During a six-month period in 2013, Iran exported $2.868 billion worth of good to Iraq, from Iran’s total exports of $17.972 billion (of non-oil commodities, including gas condensates). Considering non-oil goods, Iraq is now Iran’s second largest trade partner—only after China. Last week, Iraqi leaders pointed out that they are working with their counterparts in Tehran to boost oil exports in an attempt to triple oil production in Iraq to 9 million bpd by 2020. Iraq’s ambassador to Iran, Mohamed Majed Abas Al-Sheikh, recently announced that Baghdad has signed an arms agreement with its eastern neighbor, Iran, to purchase weapons and military equipment as part of a broader plan to boost Iraqi defense systems and armed forces.

Last week, after the sanction relief and the nuclear interim deal, reports revealed that the Islamic Republic of Iran stepped up its military support on the ground for the Syrian regime and President Bashar al-Assad. They are further providing elite teams and necessary equipment to gather intelligence and train Syrian governmental troops. Russia, alongside the Islamic Republic, is also stepping up its arms and ammunition deliveries to Assad to assist him in regaining power.
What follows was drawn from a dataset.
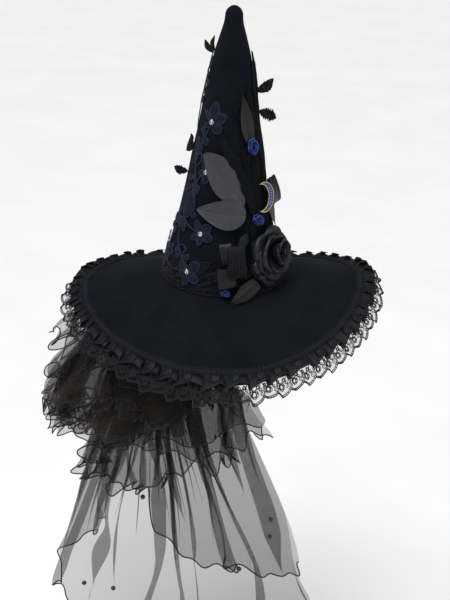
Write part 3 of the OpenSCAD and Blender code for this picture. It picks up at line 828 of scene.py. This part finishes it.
CLUSTERS = {
    "applique_upper": [(-134, 236, 160), (-148, 212, 200)],
    "applique_middle": [(-145, 192, 120), (-149, 172, 240)],
    "applique_lower": [(-152, 142, 100), (-140, 116, -20), (-155, 96, 200)],
    "applique_base": [(-142, 52, 170), (-133, 44, 60)],
    "applique_back_low": [(-160, 104, 130), (-176, 62, 180), (-160, 50, -30)],
    "applique_back_top": [(-168, 302, 30), (-176, 338, 200)]}


def over_lace(z):
    return (1.9 if z < BAND_TOP / MM + 45 else 0.6) * MM


def applique(node):
    s, cords = Shape(), Shape()
    lift = 0
    for az, z, petals in SPRAYS[node]:
        for turn, length, wide in petals:
            petal_on_crown(s, cords, az, z * MM, turn, length * MM, 1.12 * wide * MM,
                           over_lace(z) + lift * 0.25 * MM, rings=3 if length > 40 else 1)
            lift = (lift + 1) % 3
        ring = linspace(0, TAU, 15)[:-1]
        cords.tube(wrap(az, z * MM, 3.6 * MM * cos(ring), 3.6 * MM * sin(ring), over_lace(z) + 1.6 * MM),
                   0.6 * MM, 5, closed=True)
    for az, z, turn in CLUSTERS[node]:
        petal_on_crown(s, cords, az, z * MM, turn, 13 * MM, 9 * MM, over_lace(z) + 0.2 * MM)
        petal_on_crown(s, cords, az, z * MM, turn + 75, 11 * MM, 7 * MM, over_lace(z) + 0.3 * MM)
    for points in VINES[node]:
        vine(cords, points, over_lace(points[-1][1]) + 0.9 * MM)
    s.make(node + "_petals", NAVY, "applique", node, sharp=60)
    cords.make(node + "_cords", NAVY_CORD, slot="applique", sharp=0)


for spray_name in SPRAYS:
    applique(spray_name)

# ---- leaves


def leaf_grid(length, wide, point=0.8, full=0.85, ragged=0.0, seed=1, blunt=None):
    """Flat leaf in its own plane: x from the stem, y across, with small teeth on its edge."""
    n, m = 64, 17
    t, k = span(n, m)
    inner = 0.015 + 0.97 * t
    half = leaf_half(inner, wide, point, full)
    if blunt:
        half = np.where(k > 0, half, leaf_half(inner, wide * blunt[0], *blunt[1:]))
    teeth = 0.35 * MM * (arange(n) % 2)[:, None] * (abs(k) > 0.99)
    if ragged:
        rough = np.random.default_rng(seed).uniform(-1, 1, (n, 1))
        half = half * (1 + ragged * rough * (0.3 + sin(pi * t)))
    return length * t + 0 * k, half * k - np.sign(k) * teeth, t, k


def leaf_relief(t, k, cup):
    """Height of the midrib crease, the side veins and the cupped blade."""
    rib = -0.9 * MM * exp(-(k / 0.07) ** 2) * (t < 0.93)
    side = abs((t * 7 - abs(k) * 1.6) % 1 - 0.5)
    veins = -0.22 * MM * exp(-(side / 0.12) ** 2) * (1 - exp(-(k / 0.2) ** 2))
    return rib + veins + cup * MM * k**2 * sin(pi * t) ** 0.6


def crown_leaf(name, node, material, slot, az, z, out, turn, length, wide, cup, tip_lift=0, **grid):
    """A leaf that lies on the crown, its middle at (az, z)."""
    x, y, t, k = leaf_grid(length * MM, wide * MM, **grid)
    h = (out + tip_lift * abs(2 * t - 1) ** 2.5 + 0.8 * sin(5 * t + 2 * k)) * MM + leaf_relief(t, k, cup)
    u, v = turned(x - length * MM / 2, y, turn)
    s = Shape()
    s.sheet(wrap(az, z * MM, u, v, h + 0.5 * MM), wrap(az, z * MM, u, v, h), uv=xyz(x, y))
    s.make(name, material, slot, node, 50)


class Place:
    """A spot on the crown: x runs round to the right, y up, z outward, in metres."""

    def __init__(self, az, z, out=0.0, *turns):
        a, lean = radians(az), float(crown_lean(z * MM))
        outward = array([cos(a) * cos(lean), sin(a) * cos(lean), sin(lean)])
        right = array([-sin(a), cos(a), 0])
        foot = array([crown_r(z * MM) * cos(a), crown_r(z * MM) * sin(a), z * MM])
        self.at = foot + outward * out * MM
        self.axes = np.stack([right, np.cross(outward, right), outward])
        self.scale = np.ones(3)
        for axis, degrees in turns:
            self.axes = spin(axis, degrees) @ self.axes

    def put(self, p):
        return self.at + asarray(p) * self.scale @ self.axes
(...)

Assad’s regime is now benefiting economically, intelligence-wise, militarily and politically from Iran’s economic recovery and from its senior commanders in Iran’s Revolutionary Gaurds Corps (IRGC), Iran’s semi-militia groups of Basij and the elite Quds Force, which is considered to be the secretive and external arm of the robust IRGC.

The more the Obama administration eases economic sanctions on the Islamic Republic, sending billions of dollars to the Ayatollahs and appeasing the Iranian regime, the more the Islamic Republic is emboldened, empowered, and strengthened to pursue its Islamist and regional hegemonic ambition. This will cause tremendous geopolitical, security, and economic backlash on the United States and other regional states such as Israel on a short and long term basis.